> _Direction_:
Output the data that follows exactly, line for line.
· · · · ·
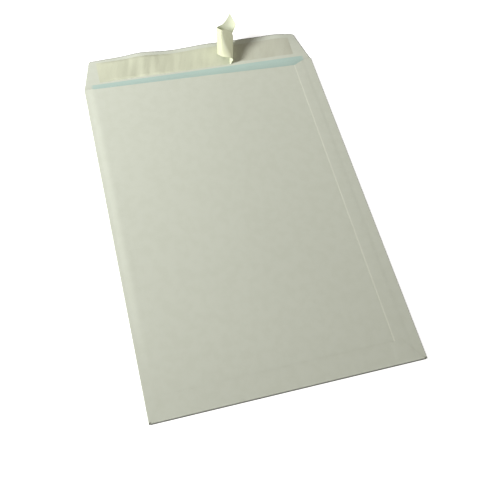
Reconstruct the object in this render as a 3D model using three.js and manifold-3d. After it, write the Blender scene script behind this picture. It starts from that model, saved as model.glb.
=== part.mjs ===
// Self-seal pocket envelope, lying on its address face with the flap open and its liner half peeled.
// Millimetres, +Z up. Origin in the middle of the address face; +Y runs towards the seal flap.
import * as THREE from 'three';
import { mergeVertices } from 'three/addons/utils/BufferGeometryUtils.js';
import Module from 'manifold-3d';

const wasm = await Module();
wasm.setup();

// Pocket
const POCKET_WIDTH = 229;
const POCKET_HEIGHT = 324;
const PAPER = 0.13;
const POCKET_GAP = 0.6;

// Throat: the mouth of the pocket. The back is cut lower than the flap's crease, lowest beside the seam.
const THROAT_DROP_LEFT = 2;
const THROAT_DROP_RIGHT = 7.5;
const SHOULDER_WIDTH = 10;
const SHOULDER_DROP = 0.5;

// Side seam: the back panel stops short of the right fold and a narrow flap is glued over it
const BACK_PANEL_SETBACK = 12;
const SEAM_FLAP_WIDTH_TOP = 20;
const SEAM_FLAP_WIDTH_BOTTOM = 22.3;
const SEAM_FLAP_TOP_DROP = 6;
const SEAM_FLAP_TOP_SLOPE = 1.5;

// Bottom flap, folded up last
const BOTTOM_FLAP_HEIGHT = 20;
const BOTTOM_FLAP_CHAMFER = 14;
const BOTTOM_NOTCH = 1;
const BOTTOM_EDGE_SETBACK = 2;

// Glue lines
const GLUE = 0.04;
const GLUE_INSET = 1.5;
const BOTTOM_GLUE_WIDTH = 12;

// Steps where a flap climbs over the edge of the layer below it
const STEP_RUN = 1.2;
const STEP_CLEARANCE = 0.2;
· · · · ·
> _Correct output_:
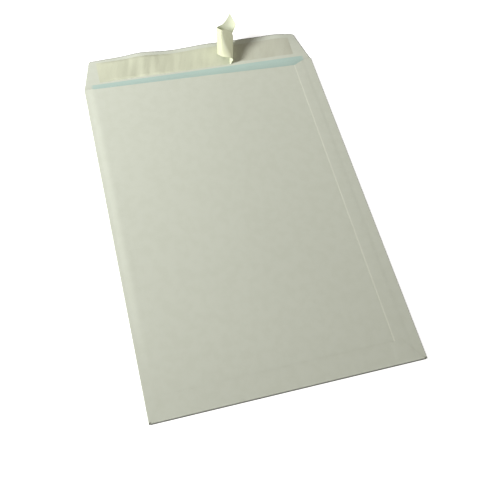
Reconstruct the object in this render as a 3D model using three.js and manifold-3d. After it, write the Blender scene script behind this picture. It starts from that model, saved as model.glb.
=== part.mjs ===
// Self-seal pocket envelope, lying on its address face with the flap open and its liner half peeled.
// Millimetres, +Z up. Origin in the middle of the address face; +Y runs towards the seal flap.
import * as THREE from 'three';
import { mergeVertices } from 'three/addons/utils/BufferGeometryUtils.js';
import Module from 'manifold-3d';

const wasm = await Module();
wasm.setup();

// Pocket
const POCKET_WIDTH = 229;
const POCKET_HEIGHT = 324;
const PAPER = 0.13;
const POCKET_GAP = 0.6;

// Throat: the mouth of the pocket. The back is cut lower than the flap's crease, lowest beside the seam.
const THROAT_DROP_LEFT = 2;
const THROAT_DROP_RIGHT = 7.5;
const SHOULDER_WIDTH = 10;
const SHOULDER_DROP = 0.5;

// Side seam: the back panel stops short of the right fold and a narrow flap is glued over it
const BACK_PANEL_SETBACK = 12;
const SEAM_FLAP_WIDTH_TOP = 20;
const SEAM_FLAP_WIDTH_BOTTOM = 22.3;
const SEAM_FLAP_TOP_DROP = 6;
const SEAM_FLAP_TOP_SLOPE = 1.5;

// Bottom flap, folded up last
const BOTTOM_FLAP_HEIGHT = 20;
const BOTTOM_FLAP_CHAMFER = 14;
const BOTTOM_NOTCH = 1;
const BOTTOM_EDGE_SETBACK = 2;

// Glue lines
const GLUE = 0.04;
const GLUE_INSET = 1.5;
const BOTTOM_GLUE_WIDTH = 12;

// Steps where a flap climbs over the edge of the layer below it
const STEP_RUN = 1.2;
const STEP_CLEARANCE = 0.2;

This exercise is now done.